▸ **DATA PROVIDED**:
** START **

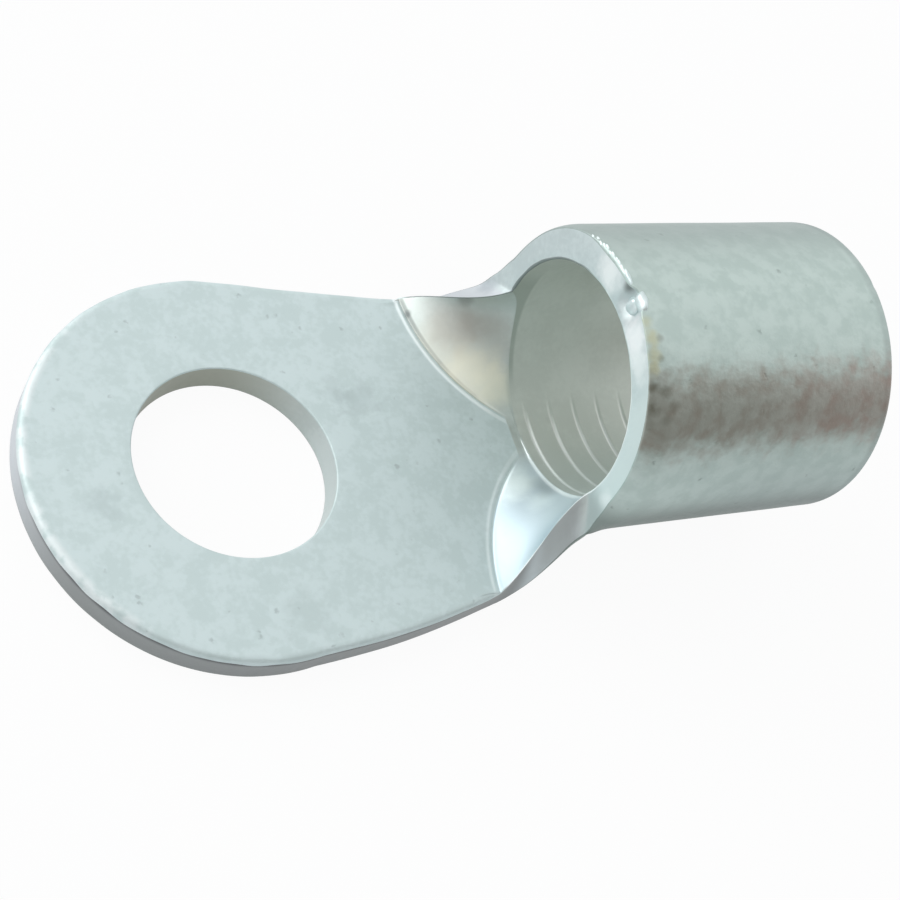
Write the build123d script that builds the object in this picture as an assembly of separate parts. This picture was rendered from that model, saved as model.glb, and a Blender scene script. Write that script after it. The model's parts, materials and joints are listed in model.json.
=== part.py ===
from build123d import *
import math
import os

# Crimp cable lug: a copper ring tongue whose neck is rolled up into a brazed barrel.
# Millimetres. The origin is the centre of the stud hole on the underside of the tongue,
# +X runs along the barrel to its cable mouth and +Z leaves the top face of the tongue.

# Sheet that the whole lug is blanked and rolled from
sheet = 1.8

# Tongue
stud_hole_d = 10.5
tongue_width = 21.3
neck_half_width = 8.8

# Barrel
barrel_od = 15.7
barrel_length = 15.7
rim_x = 15.5

# Throat between the tongue and the barrel
rim_drop = 1.25
crease_lean = 1.0
web_length = 0.45
tip_half_width = 1.2
fold_run = 4.05
fold_square_y = 9.4
inner_edge_lift = 0.3
outer_edge_bow = 1.4

# Serrations that grip the cable, counted from the rim
groove_count = 5
groove_inset = 1.8
groove_pitch = 1.6
groove_width = 0.36
groove_depth = 0.12

# Brazed seam along the top of the barrel
seam_width = 0.5
seam_depth = 0.1
nick_width = 0.7
nick_depth = 0.55
bead_d = 0.9
bead_inset = 0.75

# Edges: the blanking punch rolls the top edges over
tongue_edge_r = 0.25
roll_fullness = 0.35
hole_edge_r = 0.15
rear_edge_r = 0.35
rear_inner_chamfer = 0.25
rim_edge_r = 0.2

# Places that follow from the sizes
outer_r = barrel_od / 2
inner_r = outer_r - sheet
axis_z = outer_r
tongue_r = tongue_width / 2
rear_x = rim_x + barrel_length
rim_foot_z = axis_z - rim_drop
crease_foot_x = rim_x + crease_lean
tip_x = crease_foot_x - web_length
fold_reach = fold_square_y - tip_half_width
fold_r = (fold_run**2 + fold_reach**2) / (2 * fold_run)
fold_centre_x = tip_x - fold_run + fold_r
neck_x = fold_centre_x - math.sqrt(fold_r**2 - (fold_square_y - neck_half_width) ** 2)
clear = 1.0
touch = 0.01


def crease_x(z):
    """X of the leaning crease plane, where the throat meets the barrel."""
    return rim_x + crease_lean * (rim_foot_z - z) / (rim_foot_z - sheet)


def arc_row(centre, radius, start, end, place):
    """Control points and weights of a circular arc; place puts (u, v) into space."""
    half = (end - start) / 2
    middle = start + half
    flat = [
        (centre[0] + radius * math.cos(start), centre[1] + radius * math.sin(start)),
        (
            centre[0] + radius / math.cos(half) * math.cos(middle),
            centre[1] + radius / math.cos(half) * math.sin(middle),
        ),
        (centre[0] + radius * math.cos(end), centre[1] + radius * math.sin(end)),
    ]
    return [Vector(*place(u, v)) for u, v in flat], [1.0, math.cos(half), 1.0]


def fold_row(z):
    """The coined fold from the tip of the flat out to the neck edge, at height z."""
    tip_turn = math.asin(fold_reach / fold_r)
    neck_turn = math.asin((fold_square_y - neck_half_width) / fold_r)
    centre = (fold_centre_x, fold_square_y)
    return arc_row(centre, fold_r, math.pi + tip_turn, math.pi + neck_turn, lambda x, y: (x, y, z))


def mouth_row(radius):
    """The crease on the barrel, from beside its bottom line up to the foot of the rim."""
    start = -math.pi / 2 + math.asin(tip_half_width / radius)
    end = -math.asin(rim_drop / radius)
    return arc_row((0, axis_z), radius, start, end, lambda y, z: (crease_x(z), y, z))


def web_rows(radius, z):
    """The short straight end of the flat, and the bottom of the crease behind it."""
    turn = math.asin(tip_half_width / radius)
    front = [Vector(tip_x, y, z) for y in (-tip_half_width, 0, tip_half_width)]
    down = -math.pi / 2
    rear = arc_row((0, axis_z), radius, down - turn, down + turn, lambda y, s: (crease_x(s), y, s))
    return (front, [1.0, 1.0, 1.0]), rear


def patch(front, rear, bow=Vector(0, 0, 0)):
    """A smooth face between two rows; bow moves its middle, growing to the free edge."""
    middle = [(a + b) / 2 + bow * share for a, b, share in zip(front[0], rear[0], (0, 0.5, 1))]
    weights = [(a + b) / 2 for a, b in zip(front[1], rear[1])]
    return [front[0], middle, rear[0]], [front[1], weights, rear[1]]


def side(grid, place):
    """One edge column of a patch as a list of control points, for a face that joins it."""
    return [row[place] for row in grid[0]]


def ring_faces(inner, outer, ends):
    """Faces of a patch, its outer twin, the crease between them, and the named ends."""
    faces = [Face.make_bezier_surface(*inner), Face.make_bezier_surface(*outer)]
    rows = [inner[0][2], outer[0][2]]
    faces.append(Face.make_bezier_surface(rows, [inner[1][2], outer[1][2]]))
    for place in ends:
        faces.append(Face.make_bezier_surface([side(inner, place), side(outer, place)]))
    return faces


def mirrored(grid):
    """The same patch on the other side of the lug."""
    rows, weights = grid
    return [[Vector(p.X, -p.Y, p.Z) for p in row] for row in rows], weights


def blanked_edge(z, short=0.0):
    """Flank, ring and flank at height z, stopping a little short of both neck corners."""
    reach = math.hypot(neck_x, neck_half_width)
    turn = math.atan2(neck_half_width, neck_x) + math.acos(tongue_r / reach)
    start = Vector(tongue_r * math.cos(turn), tongue_r * math.sin(turn), z)
    end = Vector(neck_x, neck_half_width, z)
    end -= (end - start).normalized() * short
    ring = ThreePointArc(start, (-tongue_r, 0, z), (start.X, -start.Y, z))
    return [Line(end, start), ring, Line((start.X, -start.Y, z), (end.X, -end.Y, z))]


def tongue_outline(z):
    """The blanked edge, both folds and the tip of the flat, as one wire at height z."""
    fold, weights = fold_row(z)
    edges = blanked_edge(z)
    for hand in (1, -1):
        points = [Vector(p.X, hand * p.Y, p.Z) for p in fold]
        edges.append(Edge.make_bezier(*points, weights=weights))
    edges.append(Line((tip_x, tip_half_width, z), (tip_x, -tip_half_width, z)))
    return Wire(edges)


def rolled_edge():
    """What the punch leaves off the top edge of the tongue, rolling it over."""
    r = tongue_edge_r
    path = Wire(blanked_edge(sheet, short=r))
    start = Plane(path @ 0, x_dir=(0, 0, 1), z_dir=path % 0)
    middle = -r * roll_fullness
    outline = [
        ThreePointArc((-r, 0), (middle, middle), (0, -r)),
        Polyline((0, -r), (clear, -r), (clear, clear), (-r, clear), (-r, 0)),
    ]
    profile = start * make_face(outline)
    return sweep(profile, path)


def tongue_and_throat():
    """The flat tongue with the two wings and the web that lead up into the barrel."""
    lift = Vector(0, inner_edge_lift, inner_edge_lift / 2)
    bow = Vector(outer_edge_bow, 0, 0)
    inner = patch(fold_row(sheet), mouth_row(inner_r), lift)
    outer = patch(fold_row(0), mouth_row(outer_r), bow)
    faces = ring_faces(inner, outer, [2])
    faces += ring_faces(mirrored(inner), mirrored(outer), [2])
    faces += ring_faces(patch(*web_rows(inner_r, sheet)), patch(*web_rows(outer_r, 0)), [])
    top, bottom = tongue_outline(sheet), tongue_outline(0)
    faces += [Face(top), Face(bottom)]
    for edge in bottom.edges():
        if edge.center().X < neck_x:
            faces.append(Face.extrude(edge, (0, 0, sheet)))
    return Solid(Shell(faces))


def barrel():
    """The rolled tube, its lower front cut back along the leaning crease plane."""
    along = Plane((rim_x, 0, axis_z), x_dir=(0, 1, 0), z_dir=(1, 0, 0))
    tube = extrude(along * (Circle(outer_r) - Circle(inner_r)), barrel_length)
    profile = Plane.XZ * Polyline(
        (rim_x - clear, rim_foot_z),
        (rim_x, rim_foot_z),
        (crease_x(-clear), -clear),
        (rim_x - clear, -clear),
        close=True,
    )
    return tube - extrude(make_face(profile), barrel_od, both=True)


def spans(edge, axis, place):
    """True for an edge that lies wholly in the plane across an axis at one place."""
    box = edge.bounding_box()
    low, high = getattr(box.min, axis), getattr(box.max, axis)
    return abs(low - place) < touch and abs(high - place) < touch


def circles(lug, axis, place, radius):
    """The circular edges of one radius in the plane across an axis."""
    found = [edge for edge in lug.edges() if edge.geom_type == GeomType.CIRCLE]
    return [edge for edge in found if spans(edge, axis, place) and abs(edge.radius - radius) < touch]


def rounded(lug):
    """The punch-rolled top edges, the softened hole edge, and both dressed barrel ends."""
    lug -= rolled_edge()
    lug = fillet(circles(lug, "Z", sheet, stud_hole_d / 2), hole_edge_r)
    lug = fillet(circles(lug, "X", rear_x, outer_r), rear_edge_r)
    lug = chamfer(circles(lug, "X", rear_x, inner_r), rear_inner_chamfer)
    return fillet(circles(lug, "X", rim_x, outer_r), rim_edge_r)


def grooves():
    """Shallow V rings cut into the bore, where the strands bite when the barrel is pressed."""
    profile = Plane.XZ * Polyline(
        (-groove_width, axis_z + inner_r - groove_depth),
        (0, axis_z + inner_r + groove_depth),
        (groove_width, axis_z + inner_r - groove_depth),
        close=True,
    )
    ring = revolve(make_face(profile), Axis((0, 0, axis_z), (1, 0, 0)), 360)
    first_x = rim_x + groove_inset
    return [Pos(first_x + index * groove_pitch, 0, 0) * ring for index in range(groove_count)]


def seam():
    """The line left by the braze, and the notch where it breaks out of the rim."""
    top_z = axis_z + outer_r
    line = Plane.YZ * Polyline(
        (-seam_width, top_z + seam_depth),
        (0, top_z - seam_depth),
        (seam_width, top_z + seam_depth),
        close=True,
    )
    notch = Plane.XY * Polyline(
        (-nick_depth, -nick_width),
        (nick_depth, 0),
        (-nick_depth, nick_width),
        close=True,
    )
    cuts = [Pos(rim_x - clear, 0, 0) * extrude(make_face(line), barrel_length + 2 * clear)]
    cuts.append(Pos(rim_x, 0, axis_z) * extrude(make_face(notch), outer_r + clear))
    return cuts


def bead():
    """The drop of braze that stands on the seam just behind the rim."""
    return Pos(rim_x + bead_inset, 0, axis_z + outer_r - bead_d / 4) * Sphere(bead_d / 2)


def build_lug():
    """The whole lug as one solid."""
    lug = rounded(tongue_and_throat() + barrel() - Cylinder(stud_hole_d / 2, 4 * sheet))
    for cut in grooves() + seam():
        lug -= cut
    return lug + bead()


lug_body = build_lug()
os.makedirs("parts", exist_ok=True)
export_step(lug_body, "parts/lug_body.step")
print(f"lug_body: {len(lug_body.solids())} solid, {lug_body.volume:.1f} mm3, fold radius {fold_r:.2f}")
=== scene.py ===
# %% [markdown]
# # A tin-plated crimp lug
# A crimp lug joins a thick cable to a stud. It is punched from copper sheet, its neck is
# folded up and rolled round into a barrel, the joint is brazed, and the whole is tinned.
# We build it as one skin of quads, because the fold, the rolled rim and the cut edges all
# flow into each other, and we dress it with materials made only from nodes.

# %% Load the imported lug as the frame
import json
import math
import bpy
import numpy as np
from mathutils import Matrix, Vector


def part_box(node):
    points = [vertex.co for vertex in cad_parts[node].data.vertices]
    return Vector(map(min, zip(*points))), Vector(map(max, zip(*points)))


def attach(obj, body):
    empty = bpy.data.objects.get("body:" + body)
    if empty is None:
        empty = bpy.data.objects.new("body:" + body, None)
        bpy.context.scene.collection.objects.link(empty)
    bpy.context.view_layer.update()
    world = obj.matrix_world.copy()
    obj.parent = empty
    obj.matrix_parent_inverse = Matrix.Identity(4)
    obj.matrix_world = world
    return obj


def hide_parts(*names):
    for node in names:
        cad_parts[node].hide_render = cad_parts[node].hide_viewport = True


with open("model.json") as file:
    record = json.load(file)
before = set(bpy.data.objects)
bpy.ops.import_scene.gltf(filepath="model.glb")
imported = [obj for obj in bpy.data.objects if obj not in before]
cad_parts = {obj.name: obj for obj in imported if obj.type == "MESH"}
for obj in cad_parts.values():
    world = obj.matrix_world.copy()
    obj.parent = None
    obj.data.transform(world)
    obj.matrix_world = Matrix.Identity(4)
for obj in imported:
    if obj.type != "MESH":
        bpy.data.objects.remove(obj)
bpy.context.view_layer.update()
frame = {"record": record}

# %% [markdown]
# ## Sizes
# The driving sizes come from the frame: its box, and the two bores that the record states.
# The rest repeats the shape of the throat in millimetres, so the dressed lug and the plain
# solid stay the same part.

# %% Sizes that the frame gives
mm = 0.001
low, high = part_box("lug_body")
mounts = {mount["name"]: mount for mount in frame["record"]["mounts"]}
hole_r = mounts["stud_hole"]["dims"]["r_mm"] * mm
bore_r = mounts["cable_barrel"]["dims"]["r_mm"] * mm
sheet = 1.8 * mm
barrel_r = bore_r + sheet
axis_z = barrel_r
ring_r = -low.x
rear_x = high.x
print(f"ring {ring_r / mm:.2f} mm, barrel {barrel_r / mm:.2f} mm, rear at {rear_x / mm:.2f} mm")

# %% Sizes of the neck, the fold and the rim
neck_half = {"far": 9.07 * mm, "near": 8.80 * mm}
flank_bow = {"far": -0.08 * mm, "near": 0.29 * mm}
rim_x = 15.6 * mm
tip_x = 16.05 * mm
tip_half = 1.2 * mm
crease_lean = 1.0 * mm
crease_turn = 0.09
fold_run = 4.05 * mm
fold_square_y = 9.4 * mm
fold_reach = fold_square_y - tip_half
fold_r = (fold_run**2 + fold_reach**2) / (2 * fold_run)
fold_centre_x = tip_x - fold_run + fold_r
rim_drop_inside = 0.95 * mm
rim_drop_outside = 2.3 * mm
print(f"fold radius {fold_r / mm:.2f} mm, its centre at x {fold_centre_x / mm:.2f} mm")

# %% [markdown]
# ## The skin as columns and rows
# Every point of the sheet has a twin on its other face. So both faces are laid out in the
# same columns: round the tongue, up the two wings of the throat, and along the barrel. The
# cut edges then join each border point to its twin. A modifier such as Solidify would be
# quicker, but it can't twist the cut face as the real wing does.

# %% How finely the skin is divided
fold_steps = 48
web_steps = 12
flank_steps = 18
ring_steps = 120
rim_steps = 84
seam_reach = math.radians(9)
seam_steps = 26
seam_crowding = 3
tongue_rows = 18
wing_middle_rows = 18
lead_rows = 8
lead_crowding = 1.5
bore_rear_rows = 24
outer_tube_rows = 60
path_depth = 10
corner_steps = 5
wall_steps = 6


# %% The fold between the flat and one wing, seen from above
def fold_line(z, side):
    """Points of one side's fold at height z, from the tip of the flat out to the neck corner."""
    tip_turn = math.asin(fold_reach / fold_r)
    neck_turn = math.asin((fold_square_y - neck_half[side]) / fold_r)
    turn = np.linspace(tip_turn, neck_turn, fold_steps + 1)
    x = fold_centre_x - fold_r * np.cos(turn)
    y = fold_square_y - fold_r * np.sin(turn)
    return np.stack([x, y, np.full_like(x, z)], axis=1)


def mirrored(points):
    return points * np.array([1, -1, 1])


print("fold ends", np.round(fold_line(sheet, "far")[[0, -1]] / mm, 2).tolist())


# %% The crease on the barrel where a wing runs into it
def on_barrel(x, turn, radius):
    """Points at turn radians round the barrel's axis, turn 0 facing +Y and up at a quarter."""
    return np.stack(np.broadcast_arrays(x, radius * np.cos(turn), axis_z + radius * np.sin(turn)), axis=-1)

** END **

▸ **INSTRUCTION**: Everything from the first line through the line containing "rim_x = 15.5" should be quoted exactly, and nothing beyond it.

▸ **SOLVED PROBLEM**:
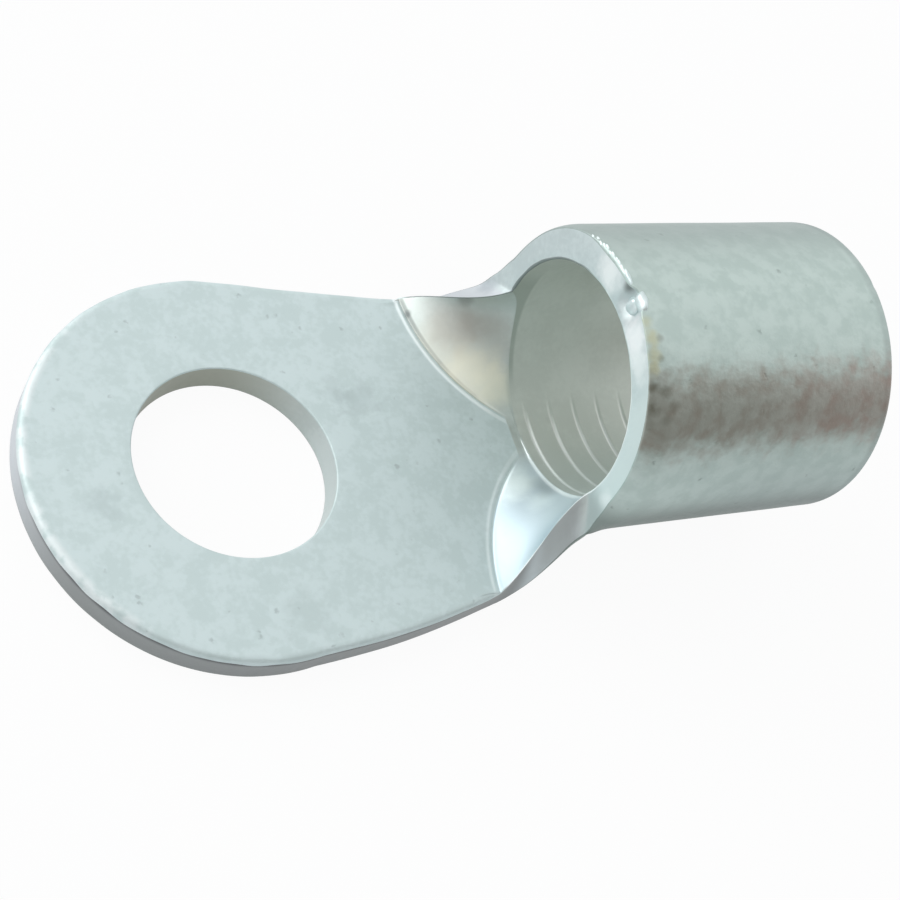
Write the build123d script that builds the object in this picture as an assembly of separate parts. This picture was rendered from that model, saved as model.glb, and a Blender scene script. Write that script after it. The model's parts, materials and joints are listed in model.json.
=== part.py ===
from build123d import *
import math
import os

# Crimp cable lug: a copper ring tongue whose neck is rolled up into a brazed barrel.
# Millimetres. The origin is the centre of the stud hole on the underside of the tongue,
# +X runs along the barrel to its cable mouth and +Z leaves the top face of the tongue.

# Sheet that the whole lug is blanked and rolled from
sheet = 1.8

# Tongue
stud_hole_d = 10.5
tongue_width = 21.3
neck_half_width = 8.8

# Barrel
barrel_od = 15.7
barrel_length = 15.7
rim_x = 15.5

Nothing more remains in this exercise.